As for the economy today, "we're having a reasonable year," said Meeuwsen. But, he added, he could not describe it as a "good year." The company’s non-agricultural trucking business, in particular, has been impacted by the recession.

Although ZFS does not grow soybeans, it does rely on good weather for its livelihood, and some years are better than others, he said. "This year (West Michigan was) very cold; the crop is way behind," he said. "It takes rain and sunshine, and heat units, to grow a good crop," said Meeuwsen, noting that this July was one of the coldest on record.

ZFS is a very green company — in more ways than one. A couple of years ago, ZFS built a new $3 million office building designed to LEED specifications to reduce wasted energy and natural resources. Its trucks run on bio-diesel made from soybean oil, and several years ago, ZFS invested in a pipeline that brings methane gas from the nearby Autumn Hills landfill to power its soybean processing plant.

Meeuwsen said continuing education is highly regarded among his family and throughout ZFS in general. It might be considered a necessary ingredient in agribusiness, where science and technology are making profound changes at an accelerating rate.

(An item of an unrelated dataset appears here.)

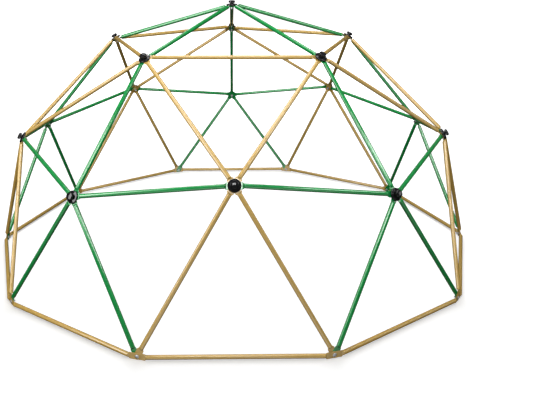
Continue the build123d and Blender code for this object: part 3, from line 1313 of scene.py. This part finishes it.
@dataclass
class Studio:
    """Pale floor, soft lights and the camera."""

    skeleton: Skeleton
    focal_length: float = 46.9  # millimetres on a 36 mm wide sensor
    eye: tuple[float, float, float] = (-0.0134, -2.894, 1.235)  # in dome radii, from the sphere's centre
    look_down: float = 15.8  # degrees
    roll: float = -0.48  # degrees
    shift: tuple[float, float] = (0.0746, -0.1028)
    aim_height: float = 0.9
    floor_radius: float = 90.0
    floor_grey: float = 0.8
    floor_glow: float = 0.42
    far_glow: float = 1.1
    glow_grows: Span = (3.5, 4.0)  # from this radius, over this length
    sky_rise: Span = (-0.3, 0.9)  # of a direction's height, over which the sky brightens
    sky_glow: float = 0.11
    front_spread: Span = (0.4, 0.5)  # how far to the front the pale floor starts to show
    low_spread: Span = (0.0, 0.3)  # and how far below the horizon
    front_glow: float = 1.7
    least_glow: float = 0.03
    softboxes: tuple[Softbox, ...] = (
        Softbox("key", -145, 24, 4.8, 1.8, 4.0, 6.0),
        Softbox("strip", -37, 36, 4.8, 2.4, 0.8, 10.0),
        Softbox("front", -92, 38, 6.5, 2.2, 1.4, 11.0),
        Softbox("overhead", -90, 82, 3.6, 2.6, 1.6, 5.0),
        Softbox("right", -15, 12, 6.5, 2.4, 1.6, 2.5),
        Softbox("rear", 120, 55, 6.5, 3.2, 1.8, 4.0),
        Softbox("floor_low", 90, 17, 14.0, 16.0, 3.0, 4.0, floor_only=True),
        Softbox("floor_mid", 90, 30, 14.0, 14.0, 4.0, 3.5, floor_only=True),
        Softbox("floor_high", 90, 50, 14.0, 14.0, 6.0, 2.0, floor_only=True),
        Softbox("floor_sky", 90, 88, 8.0, 14.0, 14.0, 1.1, floor_only=True),
    )

    def build(self) -> None:
        """Makes the camera, the floor, the sky and the lamps."""
        self.camera()
        ground = self.floor()
        self.sky()
        only, spared = self.floor_lists(ground)
        for softbox in self.softboxes:
            height, listed = (0.0, only) if softbox.floor_only else (self.aim_height, spared)
            softbox.build(Vector((0, 0, height)), listed)
        bpy.context.scene.view_settings.view_transform = "Standard"

    def camera(self) -> None:
        """Camera in front of the dome, a little above its top and looking slightly down."""
        data = bpy.data.cameras.new("camera")
        data.lens = self.focal_length
        data.shift_x, data.shift_y = self.shift
        eye = bpy.data.objects.new("camera", data)
        eye.location = self.skeleton.centre + Vector(self.eye) * self.skeleton.radius
        tilt = Matrix.Rotation(math.radians(90 - self.look_down), 3, "X")
        eye.rotation_euler = (tilt @ Matrix.Rotation(math.radians(self.roll), 3, "Z")).to_euler()
        bpy.context.scene.collection.objects.link(eye)
        bpy.context.scene.camera = eye

    def floor(self) -> Object:
        """Pale round floor that takes soft shadows and lends the tubes no glare from below.

        Returns:
            The floor.
        """
        rim = [Skeleton.on_sphere(0, math.radians(a)) * self.floor_radius for a in range(0, 360, 5)]
        mesh = bpy.data.meshes.new("floor")
        mesh.from_pydata(rim, [], [range(len(rim))])
        material = bpy.data.materials.new("pale_floor")
        material.use_nodes = True
        kit = NodeTree(material.node_tree)
        material.node_tree.nodes.clear()
        place = kit.add("ShaderNodeTexCoord").outputs["Object"]
        reach = kit.add("ShaderNodeVectorMath", {0: place}, operation="LENGTH").outputs["Value"]
        grown = kit.number(reach).share(*self.glow_grows).eased()
        strength = grown * (self.far_glow - self.floor_glow) + self.floor_glow
        glow = kit.out("ShaderNodeEmission", {"Strength": strength})
        matt = kit.out("ShaderNodeBsdfDiffuse", {"Color": (*[self.floor_grey] * 3, 1.0)})
        both = kit.out("ShaderNodeAddShader", {0: glow, 1: matt})
        kit.add("ShaderNodeOutputMaterial", {"Surface": both})
        mesh.materials.append(material)
        ground = bpy.data.objects.new("floor", mesh)
        ground.visible_glossy = False
        ground.visible_diffuse = False
        bpy.context.scene.collection.objects.link(ground)
        return ground

    @staticmethod
    def floor_lists(ground: Object) -> tuple[Collection, Collection]:
        """Collections for lamps that light only the floor, and for lamps that spare it.

        Args:
            ground: the floor.

        Returns:
            The two collections.
        """
        lists = []
        for name, state in (("floor_only", "INCLUDE"), ("floor_spared", "EXCLUDE")):
            collection = bpy.data.collections.new(name)
            collection.objects.link(ground)
            collection.collection_objects[0].light_linking.link_state = state
            lists.append(collection)
        return lists[0], lists[1]

    def sky(self) -> None:
        """Grey surroundings, with a pale floor in front, seen plain white by the camera."""
        world = bpy.data.worlds.new("studio")
        bpy.context.scene.world = world
        world.use_nodes = True
        kit = NodeTree(world.node_tree)
        world.node_tree.nodes.clear()
        direction = kit.add("ShaderNodeTexCoord").outputs["Generated"]
        parts = kit.add("ShaderNodeSeparateXYZ", {0: direction}).outputs
        height = kit.number(parts["Z"])
        in_front = (-kit.number(parts["Y"])).share(*self.front_spread).eased()
        below = (-height).share(*self.low_spread).eased()
        bright = height.share(*self.sky_rise).eased() * self.sky_glow
        bright = bright + in_front * below * self.front_glow + self.least_glow
        choice = kit.out("ShaderNodeMixShader", {
            0: kit.add("ShaderNodeLightPath").outputs["Is Camera Ray"],
            1: kit.out("ShaderNodeBackground", {"Strength": bright}),
            2: kit.out("ShaderNodeBackground", {"Color": (1.0, 1.0, 1.0, 1.0)}),
        })
        kit.add("ShaderNodeOutputWorld", {"Surface": choice})


def report(piece: Object) -> None:
    """Logs a finished piece's name and number of faces."""
    log.info("%s: %d faces", piece.name, len(piece.data.polygons))


def main() -> None:
    """Builds the finished climber and its studio."""
    logging.basicConfig(level=logging.INFO, format="%(name)s: %(message)s")
    skeleton = Skeleton()
    palette = mixed_palette()
    for piece in BentTube(skeleton, palette).build():
        report(piece)

    array = JointArray(skeleton, palette)
    covers = Covers()
    hardware = Hardware()
    tiers = {"top": [skeleton.top], "upper": skeleton.upper, "middle": skeleton.middle}
    for tier, joints in tiers.items():
        for name, mesh in (("disc", covers.disc()), ("cap", covers.cap())):
            report(array.build(mesh, array.seats(joints), Slot.BLACK, f"{tier}_joint_{name}"))
    everywhere = [*skeleton.covered, *skeleton.ground]
    washer = hardware.washer_thickness
    for mesh, seats, node in (
        (hardware.joint_bolt(), array.seats(skeleton.covered, covers.recess_floor), "joint_bolt"),
        (hardware.base_bolt(), array.seats(skeleton.ground, washer), "base_bolt"),
        (hardware.washer(), array.seats(skeleton.ground) + array.seats(everywhere, facing=-1), "washer"),
        (hardware.cap_nut(), array.seats(everywhere, washer, facing=-1), "cap_nut"),
    ):
        report(array.build(mesh, seats, Slot.ZINC, node))

    Studio(skeleton).build()


if __name__ == "__main__":
    main()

"I put myself through a lot of courses over the years," said Meeuwsen, although he does not hold a degree. He guesses he has taken about 10 night courses at Davenport University and a couple at Michigan State University in East Lansing. He also did some course work at Texas A&M back in the 1990s, as they were ramping up their soybean processing business. Texas A&M is "one of the best schools in the country" in the science of soybean processing, said Meeuwsen. He also attends seminars and conferences several times a year.

The continuing education is essential to staying ahead in their business.

"We have 230 family members, as far as we are concerned," he said, referring to all the employees of ZFS. "We want to keep people employed in a way that has a future to it."